Joint Data Inpainting and Graph Learning via Unrolled Neural Networks
Subbareddy Batreddy, Pushkal Mishra, Yaswanth Kakarla, Aditya Siripuram
TL;DR
This work tackles the challenge of recovering missing entries and learning an unknown graph topology from time-varying graph signals. It introduces an unrolled, interpretable neural network that interleaves data-inpainting with graph learning through an alternating minimization framework, leveraging a higher-order temporal smoothness prior $\mathpzc{V}_{\mathcal{G}}(\mathbf{X},\bar{\alpha})$ and a learnable $Z(\bar{\alpha})$. The model optimizes a joint objective that blends data fidelity, graph variation, and Laplacian regularization, and trains by unrolling iterations into network layers, with $\bar{\alpha}$ learned end-to-end. Empirical results on real (Brittany temperature, Open Neuro fMRI) and synthetic data demonstrate improved reconstruction accuracy and more faithful graph recovery than baselines, even at low sensing ratios and in the presence of noise.
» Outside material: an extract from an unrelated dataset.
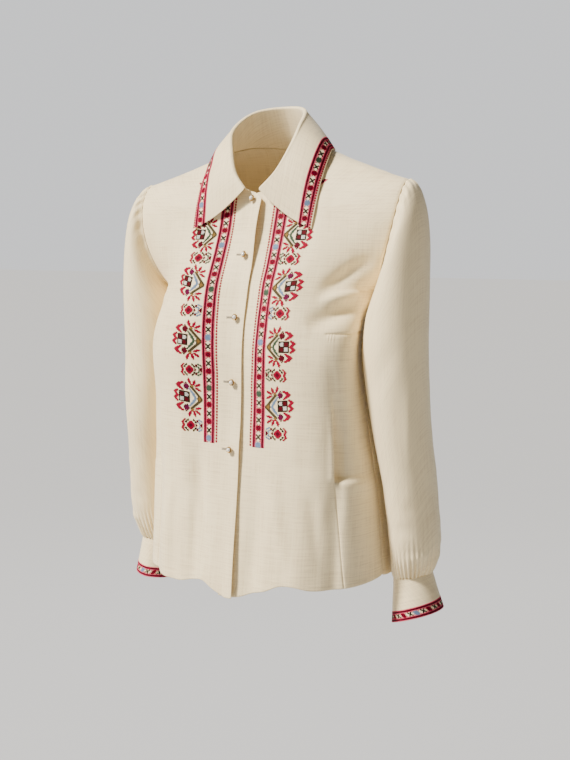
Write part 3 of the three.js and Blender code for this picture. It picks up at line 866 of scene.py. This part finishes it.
cutSizes = {  # width, length and area of each flat cut, in metres, and how it is held
    "front_right": (0.268, 0.614, 0.1400, "hung"), "front_left": (0.266, 0.615, 0.1400, "hung"),
    "back": (0.487, 0.670, 0.2700, "hung"),
    "sleeve_right": (0.392, 0.552, 0.1450, "gathered"), "sleeve_left": (0.392, 0.549, 0.1450, "gathered"),
    "cuff_right": (0.262, 0.058, 0.0136, "stretched"), "cuff_left": (0.284, 0.064, 0.0140, "stretched"),
    "collar": (0.530, 0.156, 0.0505, "folded"),
}
cloth = {"front_right": frontPanel("right"), "front_left": frontPanel("left"), "back": backPanel()}
for name in ("right", "left"):
    cloth[f"sleeve_{name}"] = sleevePanel(name)
    cloth[f"cuff_{name}"] = cuffPanel(name)
cloth["collar"] = collarPanel()
for piece in cloth.values():
    piece.data.materials.append(silkMaterial)
print("blouse: cloth made")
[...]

The approach streamlines dual tasks—data inpainting and graph learning—enabling applications in GSP tasks beyond inpainting and offering a framework for tailoring graphs to the specific reconstruction objective.
Abstract
Given partial measurements of a time-varying graph signal, we propose an algorithm to simultaneously estimate both the underlying graph topology and the missing measurements. The proposed algorithm operates by training an interpretable neural network, designed from the unrolling framework. The proposed technique can be used both as a graph learning and a graph signal reconstruction algorithm. This work enhances prior work in graph signal reconstruction by allowing the underlying graph to be unknown; and also builds on prior work in graph learning by tailoring the learned graph to the signal reconstruction task.